With the great challenges of the present and the future in mind, it is worth taking a look at the past in order to preserve or reactivate selected knowledge, skills and practices. Small-scale agriculture adapted to local conditions can not only contribute to biodiversity and counteract the risks of natural hazards, but the local production of food also provides an impetus for regional value chains and thus minimizes transport routes. As a result, products whose origin and production are at least partially visible and known can be purchased and consumed. Agriculture can also be combined with other industries, such as soft tourism, which creates different jobs and thus reduces the risk of population decline. First and foremost, the local population should become (re)aware of the high value of natural resources and the knowledge and skills around sustainable forms of use, in order to be able to pass it on. A critical examination of past and present conditions as well as an openness to new local approaches would have the potential to optimize local adaptation to changing factors. Scientists and politicians can fulfill their responsibility by taking on initiating and accompanying functions. Ultimately, it will be decided on the ground whether or not residents and regional stakeholders adopt sustainable lifestyles.

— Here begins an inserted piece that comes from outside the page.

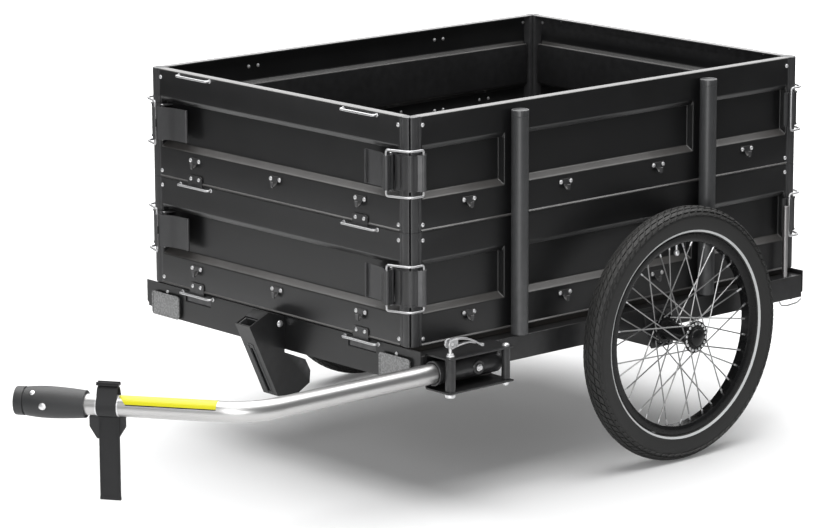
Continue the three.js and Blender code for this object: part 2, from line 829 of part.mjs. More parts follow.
// Axle beam under the rails with an end plate welded on each end
function axleBeam() {
  const inner = chassisHalfWidth + seatGap;
  const outer = inner + endPlateSheet;
  const top = railBottom - seatGap;
  const low = top - beamSize;
  const square = (reach) => {
    const centre = (top + low) * half;
    return [[-reach, centre - reach], [reach, centre - reach], [reach, centre + reach], [-reach,
      centre + reach]];
  };
  const beam = prismX(square(beamSize * half), -outer + bondDepth, outer - bondDepth,
    square(beamSize * half - beamWall).reverse());
  const side = endPlateLength * half;
  const foot = endPlateFootLength * half;
  const outline = [[-foot, low], [foot, low], [side, endPlateShoulder], [side, endPlateTop], [-side,
    endPlateTop],
    [-side, endPlateShoulder]];
  const plates = [[-outer, -inner], [inner, outer]].map(([x0, x1]) => prismX(outline, x0, x1));
  const bore = rodAlong([-outer - overrun, 0, wheelRadius], [outer + overrun, 0, wheelRadius],
    stubRadius + seatGap * 2, stubSides);
  const body = fused(beam, ...plates);
  return cut(body, bore);
}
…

The poor implementation of recommendations is countered by Lupton's (1994) study of the relevance of (food-related) experiences. Events, places, and people would be remembered especially in connection with strong feelings or emotions and would thwart the adoption of suggestions. On the one hand, taste, smell, and consistency triggered more or less pleasurable memories; on the other hand, preferences and decisions were based on experience (Lupton 1994, pp.668-669).

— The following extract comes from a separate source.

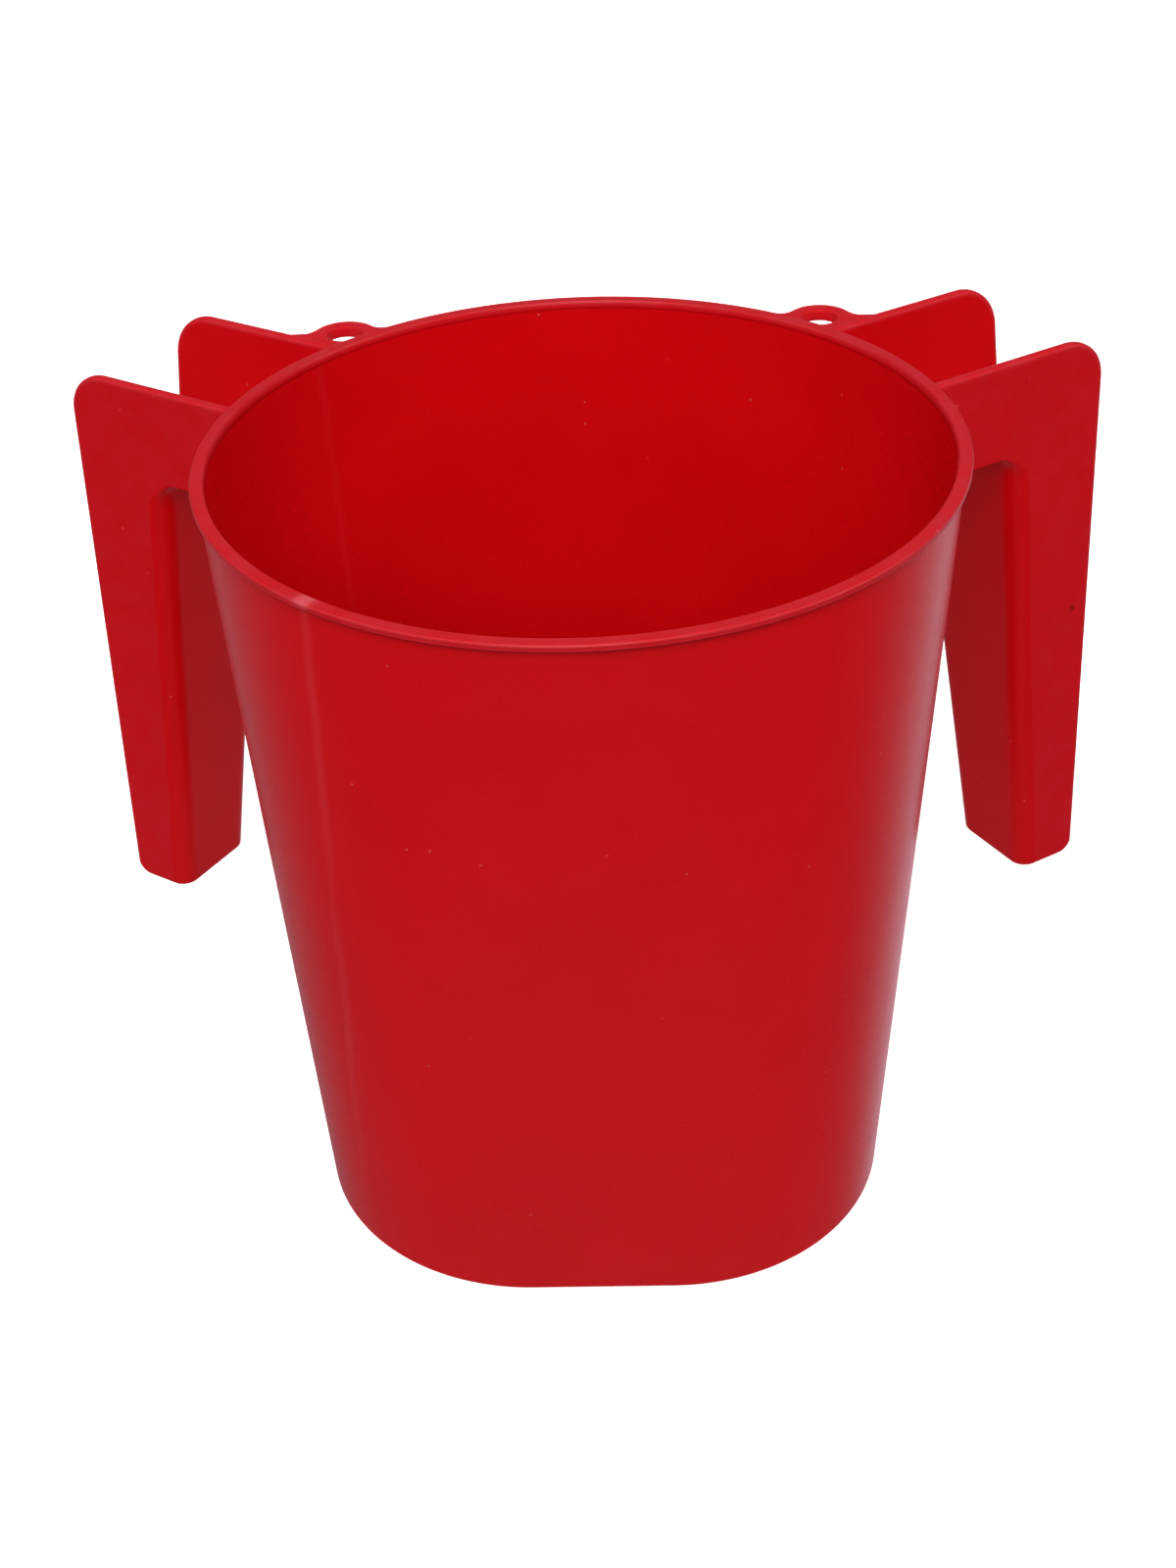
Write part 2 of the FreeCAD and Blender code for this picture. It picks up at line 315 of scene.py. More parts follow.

If a transformation or a return to the old in combination with the new is to be achieved that is attuned to local, present, and future conditions, this can be triggered by positive experiences. Experiencing local food production, processing, and especially consumption would be at the forefront. This could promote the values and beliefs to choose sustainable and healthy food, as well as the knowledge and skills needed to prepare food. If a single person changes their habits, this is a differentiator from the groups to which they belong, so the continuation of their affiliation is uncertain. If, on the other hand, the change is made by a majority, refusal jeopardizes belonging. Since experiences of food production and preparation and consumption are often communal, change seems realistic. In turn, (changing) demand helps determine what is produced.

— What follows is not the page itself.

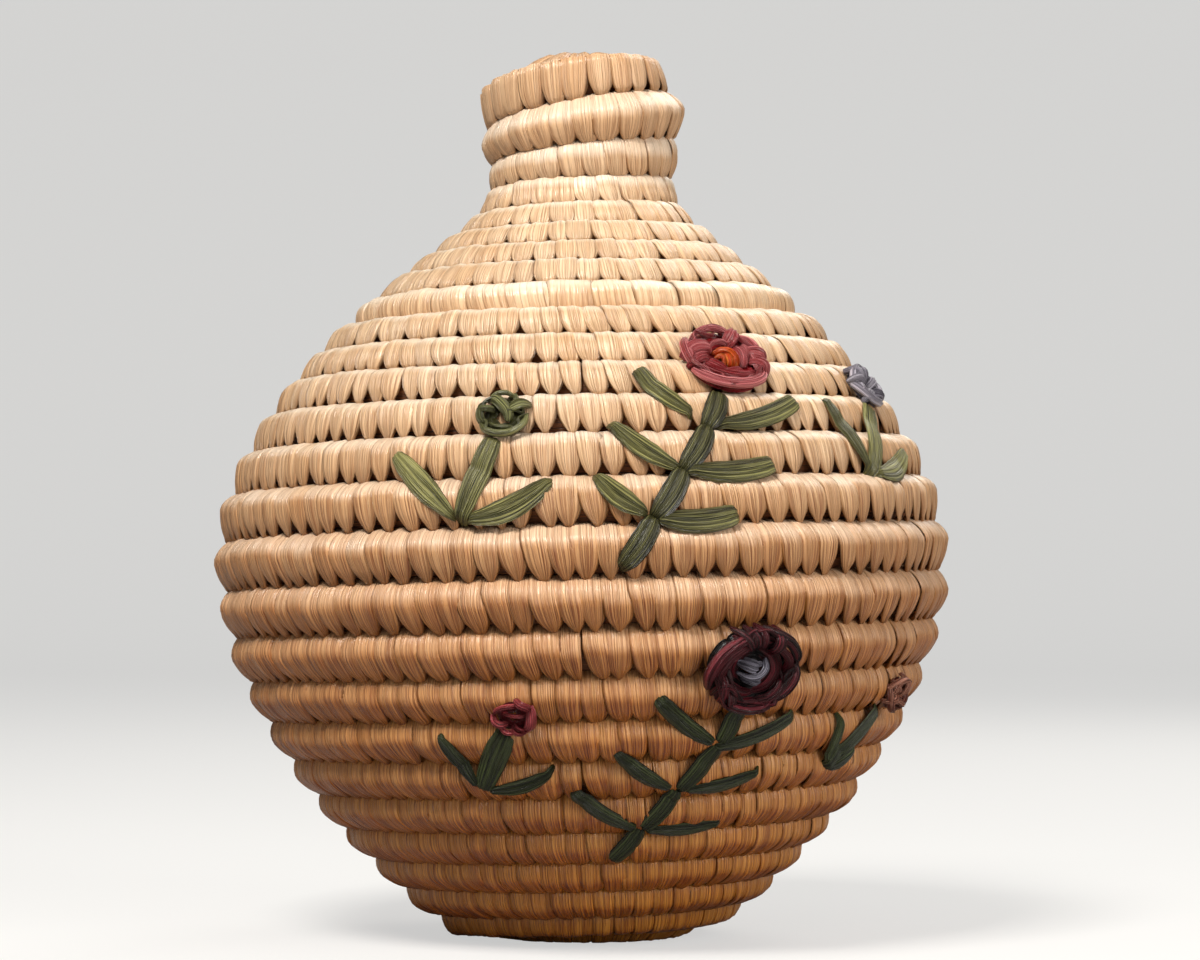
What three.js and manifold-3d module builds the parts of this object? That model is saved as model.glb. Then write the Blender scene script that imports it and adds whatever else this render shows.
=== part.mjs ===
// A small coiled grass basket with a lift-off lid.
// A thick round bundle of dry grass is wound from the middle of the base out and up to the mouth, each turn
// lying on the one before. The lid carries the same spiral on, from its thick edge up a shallow cone to a hollow
// knob, and a short inner coil under it drops into the mouth. Flower sprigs in dyed raffia are sewn on the front.
// Millimetres, +Z up, with the origin under the middle of the base. The front faces -Y.
import * as THREE from "three";
import Module from "manifold-3d";

const wasm = await Module();
wasm.setup();

// Spacing of the coil's turns along the wall, and the gap that is left between them
const BASE_PITCH = 9.7;
const FOOT_PITCH = 8.3;
const WAIST_PITCH = 8.8;
const BELLY_PITCH = 9.6;
const SHOULDER_PITCH = 8.5;
const MOUTH_PITCH = 7.1;
const EDGE_PITCH = 9.0;
const LID_PITCH = 7.0;
const NECK_PITCH = 6.6;
const KNOB_SIDE_PITCH = 7.8;
const KNOB_TOP_PITCH = 9.8;
const TURN_GAP = 0.5;

// Where the middle line of the coil runs, seen in section: radius from the axis and height above the floor
const FOOT_RADIUS = 24.5;
const FOOT_SLOPE = 38;
const BELLY_RADIUS = 70.4;
const BELLY_HEIGHT = 78;
const BELLY_FULLNESS_BELOW = 28;
const BELLY_FULLNESS_ABOVE = 17;
const MOUTH_RADIUS = 45.3;
const MOUTH_HEIGHT = 124.5;
const MOUTH_SLOPE = 132;
const NECK_RADIUS = 15.6;
const NECK_HEIGHT = 155;
const NECK_SWEEP = 8;
const KNOB_RADIUS = 17;
const KNOB_SIDE_HEIGHT = 172.5;
const KNOB_TOP_HEIGHT = 177;
const KNOB_CROWN_RADIUS = 12.5;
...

All action emanates from an individual who has specific connections to different people, places and times, on which their knowledge and skills, attitudes and beliefs are based. No relationship can be established to what is unknown, and if knowledge about a fact is lacking, it cannot be considered. Collaborative, multi-sensory co-experiencing of the process from cultivation to eating food not only reinforces the necessary awareness, knowledge and skills for sustainable food preparation, but also creates powerful connections: If what is experienced is linked to positive associations, these are readily reactivated on a regular basis. Consequently, the targeted initiation of food-related experiences is a simple and obvious instrument for promoting sustainable forms of consumption, which at the same time supports local production.

Literature:

Bell, D. & Valentine, G. (1997). Consuming Geographies. We Are Where We Eat. London, New York: Routledge.

Fischler, C. (1988). Food, Self and Identity. Social Science Information 27, 275-193. http://www.researchgate.net/pu... [letzter Zugriff am 24.10.2022].

Fontefrancesco, M. F. & Pieroni, A. (2020). Renegotiating Situativity: Transformations of Local Herbal Knowledge in a Western Alpine Valley during the Past 40 Years. Journal of Ethnobiology and Ethnomedicine 16(58). https://ethnobiomed.biomedcent... [letzter Zugriff am 25.10.2022].

Lupton, D. (1994). Food, Memory and Meaning: The Symbolic and Social Nature of Food Events. The Sociological Review 42(4), 664-685.

Wilson, T. M. (2006). Introduction. Food, Drink and Identity in Europe: Consumption and the Construction of Local, National and Cosmopolitan Culture. In Wilson, T. M., eds., European Studies 22 (S.11-29). Amsterdam, New York: Rodopi B.V.